The in-house team handles site plan preparation, setback verification, and permit submissions so homeowners do not have to navigate those processes alone. Whether the project involves custom pool features designed around specific setback constraints or an outdoor kitchen positioned to meet HOA visibility rules, Uniquecompanies builds compliance into the design from day one. The result is a project that moves from concept to construction without the delays that derail most backyard renovations.
FAQ
What are backyard zoning laws?
Backyard zoning laws are local ordinances that regulate how property owners can use their outdoor space, including rules on structure placement, setbacks, height limits, and lot coverage. They vary by municipality and zoning district.
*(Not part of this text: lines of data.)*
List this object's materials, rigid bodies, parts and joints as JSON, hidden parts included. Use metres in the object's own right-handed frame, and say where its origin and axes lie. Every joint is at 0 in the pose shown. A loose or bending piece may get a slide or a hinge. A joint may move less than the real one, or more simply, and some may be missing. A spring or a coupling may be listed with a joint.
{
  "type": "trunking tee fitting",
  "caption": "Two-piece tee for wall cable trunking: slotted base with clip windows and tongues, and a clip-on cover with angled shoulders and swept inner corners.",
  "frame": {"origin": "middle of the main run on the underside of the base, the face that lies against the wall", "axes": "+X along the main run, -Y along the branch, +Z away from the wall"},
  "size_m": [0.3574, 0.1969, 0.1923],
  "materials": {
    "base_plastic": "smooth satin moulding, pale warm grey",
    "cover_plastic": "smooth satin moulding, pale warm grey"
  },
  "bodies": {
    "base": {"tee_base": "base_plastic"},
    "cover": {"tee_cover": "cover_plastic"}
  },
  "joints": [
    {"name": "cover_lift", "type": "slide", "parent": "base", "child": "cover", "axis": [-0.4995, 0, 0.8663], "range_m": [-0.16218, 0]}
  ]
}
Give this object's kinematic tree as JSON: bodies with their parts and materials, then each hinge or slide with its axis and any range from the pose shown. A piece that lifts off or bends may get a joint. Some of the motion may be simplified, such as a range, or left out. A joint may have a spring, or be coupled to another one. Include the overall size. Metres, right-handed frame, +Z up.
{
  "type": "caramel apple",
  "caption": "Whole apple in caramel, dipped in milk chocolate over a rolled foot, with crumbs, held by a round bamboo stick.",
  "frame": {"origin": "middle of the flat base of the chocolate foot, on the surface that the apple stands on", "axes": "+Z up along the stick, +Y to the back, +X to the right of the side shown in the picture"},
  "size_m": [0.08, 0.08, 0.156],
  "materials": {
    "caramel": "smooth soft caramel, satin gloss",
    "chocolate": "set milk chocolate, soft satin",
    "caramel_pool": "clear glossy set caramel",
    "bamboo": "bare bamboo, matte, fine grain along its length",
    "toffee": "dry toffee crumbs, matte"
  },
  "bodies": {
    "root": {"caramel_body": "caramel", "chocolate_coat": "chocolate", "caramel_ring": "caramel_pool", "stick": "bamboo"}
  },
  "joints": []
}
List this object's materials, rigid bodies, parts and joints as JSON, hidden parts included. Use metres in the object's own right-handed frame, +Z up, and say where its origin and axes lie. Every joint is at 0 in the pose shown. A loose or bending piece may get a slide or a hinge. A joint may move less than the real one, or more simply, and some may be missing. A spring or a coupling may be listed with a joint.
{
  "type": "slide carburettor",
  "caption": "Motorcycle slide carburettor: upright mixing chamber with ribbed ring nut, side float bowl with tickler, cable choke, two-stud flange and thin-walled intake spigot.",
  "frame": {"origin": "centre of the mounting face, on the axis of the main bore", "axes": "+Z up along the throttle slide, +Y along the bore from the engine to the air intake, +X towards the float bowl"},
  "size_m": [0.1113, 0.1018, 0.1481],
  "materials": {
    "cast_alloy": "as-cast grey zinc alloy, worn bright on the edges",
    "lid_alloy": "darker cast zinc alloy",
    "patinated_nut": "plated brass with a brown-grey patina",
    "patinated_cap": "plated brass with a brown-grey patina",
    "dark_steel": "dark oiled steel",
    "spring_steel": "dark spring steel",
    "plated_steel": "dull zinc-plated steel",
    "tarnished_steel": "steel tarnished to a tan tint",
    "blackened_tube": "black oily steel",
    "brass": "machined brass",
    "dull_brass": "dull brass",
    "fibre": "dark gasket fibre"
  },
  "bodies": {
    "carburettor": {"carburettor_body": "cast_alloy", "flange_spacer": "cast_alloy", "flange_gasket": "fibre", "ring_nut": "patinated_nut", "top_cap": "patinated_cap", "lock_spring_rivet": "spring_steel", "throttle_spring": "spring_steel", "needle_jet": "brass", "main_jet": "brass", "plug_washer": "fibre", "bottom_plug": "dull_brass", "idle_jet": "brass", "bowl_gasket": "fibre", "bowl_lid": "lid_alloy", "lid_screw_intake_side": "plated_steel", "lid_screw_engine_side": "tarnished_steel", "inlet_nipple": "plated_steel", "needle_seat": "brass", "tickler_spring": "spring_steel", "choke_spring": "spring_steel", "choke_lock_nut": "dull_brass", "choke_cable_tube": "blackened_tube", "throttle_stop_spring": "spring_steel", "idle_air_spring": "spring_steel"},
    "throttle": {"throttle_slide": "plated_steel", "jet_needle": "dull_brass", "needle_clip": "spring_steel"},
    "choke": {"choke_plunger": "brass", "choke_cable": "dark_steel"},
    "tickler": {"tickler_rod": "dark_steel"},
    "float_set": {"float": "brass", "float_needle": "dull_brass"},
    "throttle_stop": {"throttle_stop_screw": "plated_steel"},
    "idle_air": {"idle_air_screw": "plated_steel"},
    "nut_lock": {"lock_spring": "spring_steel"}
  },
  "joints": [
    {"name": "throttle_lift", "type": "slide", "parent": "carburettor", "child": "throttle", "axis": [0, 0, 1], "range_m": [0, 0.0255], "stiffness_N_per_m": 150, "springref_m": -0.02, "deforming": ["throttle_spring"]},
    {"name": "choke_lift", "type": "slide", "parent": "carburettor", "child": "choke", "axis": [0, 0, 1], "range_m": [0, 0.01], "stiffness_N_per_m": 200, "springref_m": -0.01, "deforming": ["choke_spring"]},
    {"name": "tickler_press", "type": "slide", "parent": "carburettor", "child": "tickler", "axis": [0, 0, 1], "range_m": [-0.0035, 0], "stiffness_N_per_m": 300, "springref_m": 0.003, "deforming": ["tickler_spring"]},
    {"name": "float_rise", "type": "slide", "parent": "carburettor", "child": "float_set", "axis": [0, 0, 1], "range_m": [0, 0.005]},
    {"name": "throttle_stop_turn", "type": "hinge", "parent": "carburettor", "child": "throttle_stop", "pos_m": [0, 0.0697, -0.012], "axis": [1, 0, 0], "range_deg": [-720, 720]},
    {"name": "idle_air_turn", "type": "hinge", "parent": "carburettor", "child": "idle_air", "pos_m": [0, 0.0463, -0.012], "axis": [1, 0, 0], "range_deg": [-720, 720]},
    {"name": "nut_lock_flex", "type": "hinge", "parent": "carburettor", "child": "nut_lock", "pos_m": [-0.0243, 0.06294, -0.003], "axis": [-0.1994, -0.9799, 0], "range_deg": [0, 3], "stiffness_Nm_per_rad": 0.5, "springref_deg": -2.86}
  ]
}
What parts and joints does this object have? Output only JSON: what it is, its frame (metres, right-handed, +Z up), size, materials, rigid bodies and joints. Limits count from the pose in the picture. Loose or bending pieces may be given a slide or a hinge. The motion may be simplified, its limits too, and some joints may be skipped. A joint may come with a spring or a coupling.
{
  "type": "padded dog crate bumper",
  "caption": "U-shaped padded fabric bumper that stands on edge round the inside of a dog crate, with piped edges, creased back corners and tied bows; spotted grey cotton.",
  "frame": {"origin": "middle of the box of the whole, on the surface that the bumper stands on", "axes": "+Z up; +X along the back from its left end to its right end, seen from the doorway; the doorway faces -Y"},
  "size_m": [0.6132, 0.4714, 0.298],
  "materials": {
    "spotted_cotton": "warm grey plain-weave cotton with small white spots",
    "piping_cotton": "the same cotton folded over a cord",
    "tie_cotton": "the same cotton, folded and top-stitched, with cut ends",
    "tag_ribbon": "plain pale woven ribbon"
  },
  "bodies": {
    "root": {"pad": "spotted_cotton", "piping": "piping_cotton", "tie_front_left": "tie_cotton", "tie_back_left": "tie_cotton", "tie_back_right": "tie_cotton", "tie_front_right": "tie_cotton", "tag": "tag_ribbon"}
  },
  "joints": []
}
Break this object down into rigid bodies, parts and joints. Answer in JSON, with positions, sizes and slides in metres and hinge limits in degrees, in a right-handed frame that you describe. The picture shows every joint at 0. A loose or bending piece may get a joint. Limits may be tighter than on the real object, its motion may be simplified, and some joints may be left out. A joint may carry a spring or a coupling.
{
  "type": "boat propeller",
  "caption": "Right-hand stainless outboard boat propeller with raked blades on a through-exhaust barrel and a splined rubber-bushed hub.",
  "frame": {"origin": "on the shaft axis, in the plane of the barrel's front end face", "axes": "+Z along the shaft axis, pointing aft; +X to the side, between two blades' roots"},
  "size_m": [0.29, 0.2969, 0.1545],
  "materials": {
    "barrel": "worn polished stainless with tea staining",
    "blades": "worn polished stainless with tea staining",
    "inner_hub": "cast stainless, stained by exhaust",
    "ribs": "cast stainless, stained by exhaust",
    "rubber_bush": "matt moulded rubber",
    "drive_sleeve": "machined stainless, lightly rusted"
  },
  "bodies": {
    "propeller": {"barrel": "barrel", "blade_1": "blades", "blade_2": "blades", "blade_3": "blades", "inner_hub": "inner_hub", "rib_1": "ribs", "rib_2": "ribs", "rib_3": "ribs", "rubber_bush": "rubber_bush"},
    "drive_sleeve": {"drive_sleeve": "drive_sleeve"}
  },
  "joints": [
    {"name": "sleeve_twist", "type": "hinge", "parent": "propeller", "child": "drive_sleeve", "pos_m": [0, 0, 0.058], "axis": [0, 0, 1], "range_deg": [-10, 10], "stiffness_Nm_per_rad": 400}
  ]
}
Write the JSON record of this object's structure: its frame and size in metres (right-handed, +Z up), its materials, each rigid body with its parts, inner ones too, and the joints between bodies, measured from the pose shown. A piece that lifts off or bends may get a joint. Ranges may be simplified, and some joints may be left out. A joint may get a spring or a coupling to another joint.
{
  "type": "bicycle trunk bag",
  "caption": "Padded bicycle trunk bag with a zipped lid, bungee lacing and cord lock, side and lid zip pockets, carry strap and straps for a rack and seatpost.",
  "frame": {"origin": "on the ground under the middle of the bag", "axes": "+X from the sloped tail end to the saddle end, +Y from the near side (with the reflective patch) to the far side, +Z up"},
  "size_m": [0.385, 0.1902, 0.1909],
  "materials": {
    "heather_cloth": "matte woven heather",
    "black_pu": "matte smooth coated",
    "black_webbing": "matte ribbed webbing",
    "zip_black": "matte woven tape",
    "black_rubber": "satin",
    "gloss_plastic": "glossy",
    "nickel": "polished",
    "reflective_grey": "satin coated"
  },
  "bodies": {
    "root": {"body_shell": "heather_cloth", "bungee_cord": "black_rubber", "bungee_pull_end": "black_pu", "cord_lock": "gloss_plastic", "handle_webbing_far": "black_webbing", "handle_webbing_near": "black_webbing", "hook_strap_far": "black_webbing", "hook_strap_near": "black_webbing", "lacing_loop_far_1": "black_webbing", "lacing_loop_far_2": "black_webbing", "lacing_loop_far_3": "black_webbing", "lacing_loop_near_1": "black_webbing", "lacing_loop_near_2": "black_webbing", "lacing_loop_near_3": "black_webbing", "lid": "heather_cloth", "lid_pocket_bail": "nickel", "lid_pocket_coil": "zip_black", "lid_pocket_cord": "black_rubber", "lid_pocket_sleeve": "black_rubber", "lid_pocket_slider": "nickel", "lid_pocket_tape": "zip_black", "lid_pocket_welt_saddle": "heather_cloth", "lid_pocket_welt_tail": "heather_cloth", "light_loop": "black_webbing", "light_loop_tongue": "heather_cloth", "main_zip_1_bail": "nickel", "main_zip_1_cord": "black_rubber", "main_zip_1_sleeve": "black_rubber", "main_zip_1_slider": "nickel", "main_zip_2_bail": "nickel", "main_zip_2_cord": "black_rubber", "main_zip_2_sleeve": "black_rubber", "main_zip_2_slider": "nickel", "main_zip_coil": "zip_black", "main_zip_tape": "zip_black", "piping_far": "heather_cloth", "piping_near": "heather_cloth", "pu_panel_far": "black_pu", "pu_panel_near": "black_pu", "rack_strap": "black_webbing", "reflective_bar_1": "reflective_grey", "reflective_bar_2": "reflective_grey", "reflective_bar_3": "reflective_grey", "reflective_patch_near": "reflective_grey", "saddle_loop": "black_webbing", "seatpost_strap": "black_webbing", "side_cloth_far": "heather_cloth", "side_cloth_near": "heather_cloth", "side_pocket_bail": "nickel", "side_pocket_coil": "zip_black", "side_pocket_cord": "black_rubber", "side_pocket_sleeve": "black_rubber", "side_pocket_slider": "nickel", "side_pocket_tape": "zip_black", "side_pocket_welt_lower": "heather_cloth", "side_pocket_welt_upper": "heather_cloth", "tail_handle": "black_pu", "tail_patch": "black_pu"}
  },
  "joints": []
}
Do I need a permit for my backyard project in Arizona?
Permit requirements depend on the structure type, size, and your specific Arizona municipality. Small structures may be exempt from building permits, but zoning setback and placement rules still apply regardless of permit status.
Can my HOA override city zoning approval?
City zoning approval and HOA approval are independent processes. If your project violates HOA CC&Rs, the HOA can take enforcement action even after the city has issued a permit.
What is a setback and how is it measured?
A setback is the minimum required distance between a structure and a property line. Measurements must include walls, roof overhangs, and other building elements, not just the structure’s footprint.
What happens if I build without checking zoning rules?
Building without verifying zoning compliance risks enforcement actions including fines, stop-work orders, and mandatory removal of the completed structure. Permit exemptions do not protect against zoning violations.